Dataset extract:
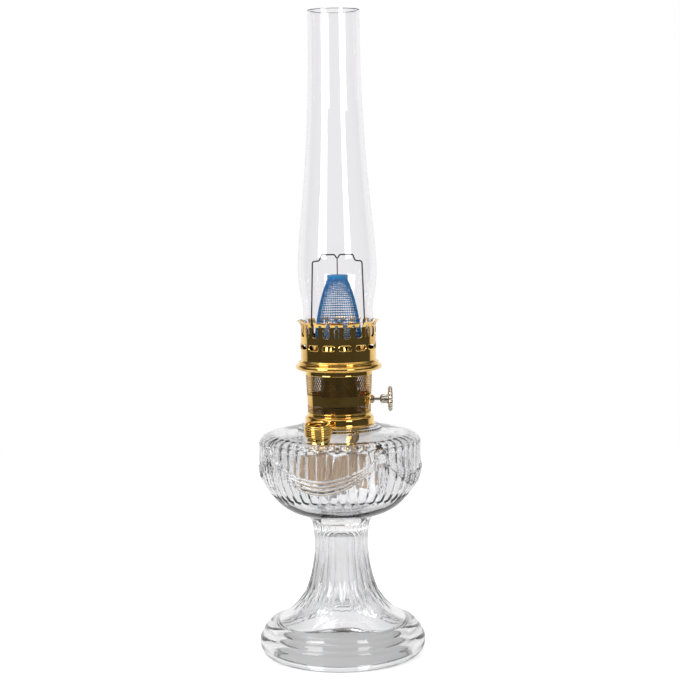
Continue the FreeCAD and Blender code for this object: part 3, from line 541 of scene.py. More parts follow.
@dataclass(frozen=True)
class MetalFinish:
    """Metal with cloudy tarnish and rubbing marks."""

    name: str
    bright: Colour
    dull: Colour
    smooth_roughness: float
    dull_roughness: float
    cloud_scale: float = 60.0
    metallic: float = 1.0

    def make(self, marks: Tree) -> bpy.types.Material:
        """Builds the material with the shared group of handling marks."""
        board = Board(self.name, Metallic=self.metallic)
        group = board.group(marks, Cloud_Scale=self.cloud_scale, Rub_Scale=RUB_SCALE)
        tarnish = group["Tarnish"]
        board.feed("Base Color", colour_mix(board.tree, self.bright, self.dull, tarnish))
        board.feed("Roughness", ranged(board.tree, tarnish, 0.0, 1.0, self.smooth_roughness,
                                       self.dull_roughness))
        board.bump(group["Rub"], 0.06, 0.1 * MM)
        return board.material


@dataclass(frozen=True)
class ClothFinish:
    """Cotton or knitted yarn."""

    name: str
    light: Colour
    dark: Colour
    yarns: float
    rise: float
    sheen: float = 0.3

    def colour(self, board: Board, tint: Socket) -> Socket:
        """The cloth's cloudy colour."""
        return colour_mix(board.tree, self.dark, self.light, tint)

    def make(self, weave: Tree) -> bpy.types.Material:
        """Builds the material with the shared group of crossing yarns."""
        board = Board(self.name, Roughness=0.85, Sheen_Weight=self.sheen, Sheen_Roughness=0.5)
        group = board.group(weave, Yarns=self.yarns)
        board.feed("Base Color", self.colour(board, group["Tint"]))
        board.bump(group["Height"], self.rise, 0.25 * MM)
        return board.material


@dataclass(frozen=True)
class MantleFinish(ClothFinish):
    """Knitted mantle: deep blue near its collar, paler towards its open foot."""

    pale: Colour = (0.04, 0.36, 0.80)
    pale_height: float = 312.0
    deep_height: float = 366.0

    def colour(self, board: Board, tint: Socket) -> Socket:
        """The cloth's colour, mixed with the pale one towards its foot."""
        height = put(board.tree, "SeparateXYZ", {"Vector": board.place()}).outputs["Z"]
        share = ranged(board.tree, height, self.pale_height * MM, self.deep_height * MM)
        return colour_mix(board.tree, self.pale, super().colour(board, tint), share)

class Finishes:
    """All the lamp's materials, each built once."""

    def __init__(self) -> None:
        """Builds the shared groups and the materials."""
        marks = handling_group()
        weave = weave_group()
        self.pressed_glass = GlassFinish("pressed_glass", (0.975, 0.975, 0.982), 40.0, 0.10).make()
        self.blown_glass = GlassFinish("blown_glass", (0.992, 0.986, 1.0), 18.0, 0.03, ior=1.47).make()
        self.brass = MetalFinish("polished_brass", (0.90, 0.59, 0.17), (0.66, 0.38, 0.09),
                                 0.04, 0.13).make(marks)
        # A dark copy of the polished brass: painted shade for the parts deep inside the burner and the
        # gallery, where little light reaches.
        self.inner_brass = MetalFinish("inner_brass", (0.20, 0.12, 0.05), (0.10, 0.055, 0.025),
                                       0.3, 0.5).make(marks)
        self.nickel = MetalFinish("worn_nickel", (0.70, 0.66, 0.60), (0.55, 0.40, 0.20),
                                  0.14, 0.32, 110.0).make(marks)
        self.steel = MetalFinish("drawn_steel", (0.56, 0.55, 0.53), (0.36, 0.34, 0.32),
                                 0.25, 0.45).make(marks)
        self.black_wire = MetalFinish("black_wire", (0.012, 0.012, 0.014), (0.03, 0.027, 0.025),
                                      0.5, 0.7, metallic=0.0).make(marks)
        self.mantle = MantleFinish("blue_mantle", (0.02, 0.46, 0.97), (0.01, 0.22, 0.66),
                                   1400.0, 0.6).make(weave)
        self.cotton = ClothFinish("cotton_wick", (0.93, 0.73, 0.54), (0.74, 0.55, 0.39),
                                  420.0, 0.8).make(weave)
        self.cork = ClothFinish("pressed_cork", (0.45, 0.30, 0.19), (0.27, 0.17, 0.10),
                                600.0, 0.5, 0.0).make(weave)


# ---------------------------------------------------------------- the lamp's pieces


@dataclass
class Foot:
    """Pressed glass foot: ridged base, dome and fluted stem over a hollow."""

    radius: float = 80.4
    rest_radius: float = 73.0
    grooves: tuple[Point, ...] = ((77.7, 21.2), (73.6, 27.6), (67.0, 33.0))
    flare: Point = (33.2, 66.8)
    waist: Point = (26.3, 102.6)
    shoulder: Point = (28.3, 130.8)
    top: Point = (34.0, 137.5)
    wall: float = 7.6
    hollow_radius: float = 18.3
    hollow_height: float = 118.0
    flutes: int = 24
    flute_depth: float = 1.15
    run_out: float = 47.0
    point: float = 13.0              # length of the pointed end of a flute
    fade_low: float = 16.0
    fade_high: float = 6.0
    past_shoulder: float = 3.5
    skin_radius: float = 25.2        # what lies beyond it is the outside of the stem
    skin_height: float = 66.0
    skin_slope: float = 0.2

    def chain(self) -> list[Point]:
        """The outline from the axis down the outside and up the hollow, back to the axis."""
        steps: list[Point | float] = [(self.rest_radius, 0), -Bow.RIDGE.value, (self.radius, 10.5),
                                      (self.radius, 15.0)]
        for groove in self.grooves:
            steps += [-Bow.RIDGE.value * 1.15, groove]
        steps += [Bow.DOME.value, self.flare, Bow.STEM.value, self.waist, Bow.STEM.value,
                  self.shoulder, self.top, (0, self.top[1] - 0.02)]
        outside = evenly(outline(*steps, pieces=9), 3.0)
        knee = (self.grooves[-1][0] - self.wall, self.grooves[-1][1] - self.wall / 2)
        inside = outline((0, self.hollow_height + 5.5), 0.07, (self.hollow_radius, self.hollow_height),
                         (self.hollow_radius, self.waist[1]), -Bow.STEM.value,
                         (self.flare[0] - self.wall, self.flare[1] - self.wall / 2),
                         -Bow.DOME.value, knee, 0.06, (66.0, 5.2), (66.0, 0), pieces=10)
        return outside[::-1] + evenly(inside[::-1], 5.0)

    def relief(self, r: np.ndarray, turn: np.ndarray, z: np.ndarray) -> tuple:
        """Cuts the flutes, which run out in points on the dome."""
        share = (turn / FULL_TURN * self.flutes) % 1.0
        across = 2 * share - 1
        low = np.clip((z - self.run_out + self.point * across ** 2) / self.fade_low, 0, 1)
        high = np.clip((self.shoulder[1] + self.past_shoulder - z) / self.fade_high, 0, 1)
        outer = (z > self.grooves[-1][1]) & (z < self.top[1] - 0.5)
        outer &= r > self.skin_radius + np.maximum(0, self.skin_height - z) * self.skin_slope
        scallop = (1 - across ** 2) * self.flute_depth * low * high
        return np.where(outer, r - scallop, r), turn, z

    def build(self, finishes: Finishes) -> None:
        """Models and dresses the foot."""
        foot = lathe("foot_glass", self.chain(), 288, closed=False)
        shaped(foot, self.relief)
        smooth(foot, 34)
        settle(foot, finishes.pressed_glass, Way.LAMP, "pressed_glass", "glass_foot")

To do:
Give back each line above precisely as it stands.

Task response:
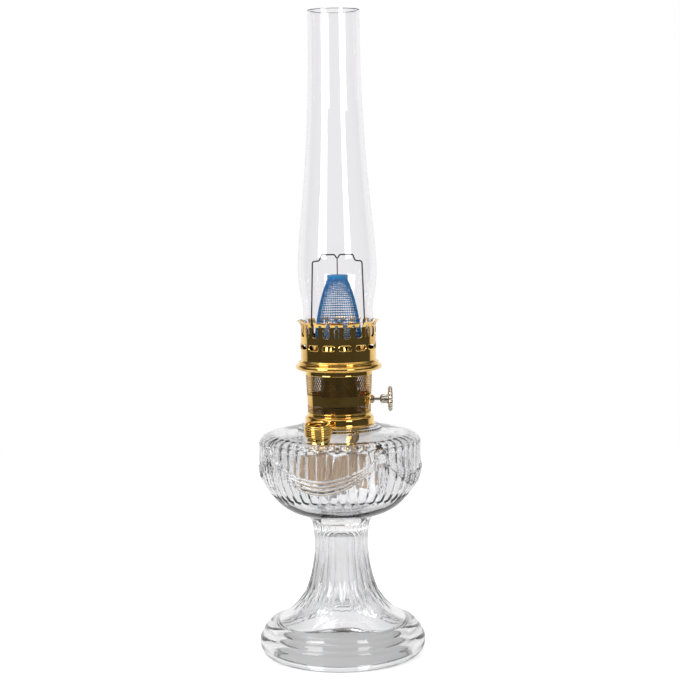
Continue the FreeCAD and Blender code for this object: part 3, from line 541 of scene.py. More parts follow.
@dataclass(frozen=True)
class MetalFinish:
    """Metal with cloudy tarnish and rubbing marks."""

    name: str
    bright: Colour
    dull: Colour
    smooth_roughness: float
    dull_roughness: float
    cloud_scale: float = 60.0
    metallic: float = 1.0

    def make(self, marks: Tree) -> bpy.types.Material:
        """Builds the material with the shared group of handling marks."""
        board = Board(self.name, Metallic=self.metallic)
        group = board.group(marks, Cloud_Scale=self.cloud_scale, Rub_Scale=RUB_SCALE)
        tarnish = group["Tarnish"]
        board.feed("Base Color", colour_mix(board.tree, self.bright, self.dull, tarnish))
        board.feed("Roughness", ranged(board.tree, tarnish, 0.0, 1.0, self.smooth_roughness,
                                       self.dull_roughness))
        board.bump(group["Rub"], 0.06, 0.1 * MM)
        return board.material


@dataclass(frozen=True)
class ClothFinish:
    """Cotton or knitted yarn."""

    name: str
    light: Colour
    dark: Colour
    yarns: float
    rise: float
    sheen: float = 0.3

    def colour(self, board: Board, tint: Socket) -> Socket:
        """The cloth's cloudy colour."""
        return colour_mix(board.tree, self.dark, self.light, tint)

    def make(self, weave: Tree) -> bpy.types.Material:
        """Builds the material with the shared group of crossing yarns."""
        board = Board(self.name, Roughness=0.85, Sheen_Weight=self.sheen, Sheen_Roughness=0.5)
        group = board.group(weave, Yarns=self.yarns)
        board.feed("Base Color", self.colour(board, group["Tint"]))
        board.bump(group["Height"], self.rise, 0.25 * MM)
        return board.material


@dataclass(frozen=True)
class MantleFinish(ClothFinish):
    """Knitted mantle: deep blue near its collar, paler towards its open foot."""

    pale: Colour = (0.04, 0.36, 0.80)
    pale_height: float = 312.0
    deep_height: float = 366.0

    def colour(self, board: Board, tint: Socket) -> Socket:
        """The cloth's colour, mixed with the pale one towards its foot."""
        height = put(board.tree, "SeparateXYZ", {"Vector": board.place()}).outputs["Z"]
        share = ranged(board.tree, height, self.pale_height * MM, self.deep_height * MM)
        return colour_mix(board.tree, self.pale, super().colour(board, tint), share)

class Finishes:
    """All the lamp's materials, each built once."""

    def __init__(self) -> None:
        """Builds the shared groups and the materials."""
        marks = handling_group()
        weave = weave_group()
        self.pressed_glass = GlassFinish("pressed_glass", (0.975, 0.975, 0.982), 40.0, 0.10).make()
        self.blown_glass = GlassFinish("blown_glass", (0.992, 0.986, 1.0), 18.0, 0.03, ior=1.47).make()
        self.brass = MetalFinish("polished_brass", (0.90, 0.59, 0.17), (0.66, 0.38, 0.09),
                                 0.04, 0.13).make(marks)
        # A dark copy of the polished brass: painted shade for the parts deep inside the burner and the
        # gallery, where little light reaches.
        self.inner_brass = MetalFinish("inner_brass", (0.20, 0.12, 0.05), (0.10, 0.055, 0.025),
                                       0.3, 0.5).make(marks)
        self.nickel = MetalFinish("worn_nickel", (0.70, 0.66, 0.60), (0.55, 0.40, 0.20),
                                  0.14, 0.32, 110.0).make(marks)
        self.steel = MetalFinish("drawn_steel", (0.56, 0.55, 0.53), (0.36, 0.34, 0.32),
                                 0.25, 0.45).make(marks)
        self.black_wire = MetalFinish("black_wire", (0.012, 0.012, 0.014), (0.03, 0.027, 0.025),
                                      0.5, 0.7, metallic=0.0).make(marks)
        self.mantle = MantleFinish("blue_mantle", (0.02, 0.46, 0.97), (0.01, 0.22, 0.66),
                                   1400.0, 0.6).make(weave)
        self.cotton = ClothFinish("cotton_wick", (0.93, 0.73, 0.54), (0.74, 0.55, 0.39),
                                  420.0, 0.8).make(weave)
        self.cork = ClothFinish("pressed_cork", (0.45, 0.30, 0.19), (0.27, 0.17, 0.10),
                                600.0, 0.5, 0.0).make(weave)


# ---------------------------------------------------------------- the lamp's pieces


@dataclass
class Foot:
    """Pressed glass foot: ridged base, dome and fluted stem over a hollow."""

    radius: float = 80.4
    rest_radius: float = 73.0
    grooves: tuple[Point, ...] = ((77.7, 21.2), (73.6, 27.6), (67.0, 33.0))
    flare: Point = (33.2, 66.8)
    waist: Point = (26.3, 102.6)
    shoulder: Point = (28.3, 130.8)
    top: Point = (34.0, 137.5)
    wall: float = 7.6
    hollow_radius: float = 18.3
    hollow_height: float = 118.0
    flutes: int = 24
    flute_depth: float = 1.15
    run_out: float = 47.0
    point: float = 13.0              # length of the pointed end of a flute
    fade_low: float = 16.0
    fade_high: float = 6.0
    past_shoulder: float = 3.5
    skin_radius: float = 25.2        # what lies beyond it is the outside of the stem
    skin_height: float = 66.0
    skin_slope: float = 0.2

    def chain(self) -> list[Point]:
        """The outline from the axis down the outside and up the hollow, back to the axis."""
        steps: list[Point | float] = [(self.rest_radius, 0), -Bow.RIDGE.value, (self.radius, 10.5),
                                      (self.radius, 15.0)]
        for groove in self.grooves:
            steps += [-Bow.RIDGE.value * 1.15, groove]
        steps += [Bow.DOME.value, self.flare, Bow.STEM.value, self.waist, Bow.STEM.value,
                  self.shoulder, self.top, (0, self.top[1] - 0.02)]
        outside = evenly(outline(*steps, pieces=9), 3.0)
        knee = (self.grooves[-1][0] - self.wall, self.grooves[-1][1] - self.wall / 2)
        inside = outline((0, self.hollow_height + 5.5), 0.07, (self.hollow_radius, self.hollow_height),
                         (self.hollow_radius, self.waist[1]), -Bow.STEM.value,
                         (self.flare[0] - self.wall, self.flare[1] - self.wall / 2),
                         -Bow.DOME.value, knee, 0.06, (66.0, 5.2), (66.0, 0), pieces=10)
        return outside[::-1] + evenly(inside[::-1], 5.0)

    def relief(self, r: np.ndarray, turn: np.ndarray, z: np.ndarray) -> tuple:
        """Cuts the flutes, which run out in points on the dome."""
        share = (turn / FULL_TURN * self.flutes) % 1.0
        across = 2 * share - 1
        low = np.clip((z - self.run_out + self.point * across ** 2) / self.fade_low, 0, 1)
        high = np.clip((self.shoulder[1] + self.past_shoulder - z) / self.fade_high, 0, 1)
        outer = (z > self.grooves[-1][1]) & (z < self.top[1] - 0.5)
        outer &= r > self.skin_radius + np.maximum(0, self.skin_height - z) * self.skin_slope
        scallop = (1 - across ** 2) * self.flute_depth * low * high
        return np.where(outer, r - scallop, r), turn, z

    def build(self, finishes: Finishes) -> None:
        """Models and dresses the foot."""
        foot = lathe("foot_glass", self.chain(), 288, closed=False)
        shaped(foot, self.relief)
        smooth(foot, 34)
        settle(foot, finishes.pressed_glass, Way.LAMP, "pressed_glass", "glass_foot")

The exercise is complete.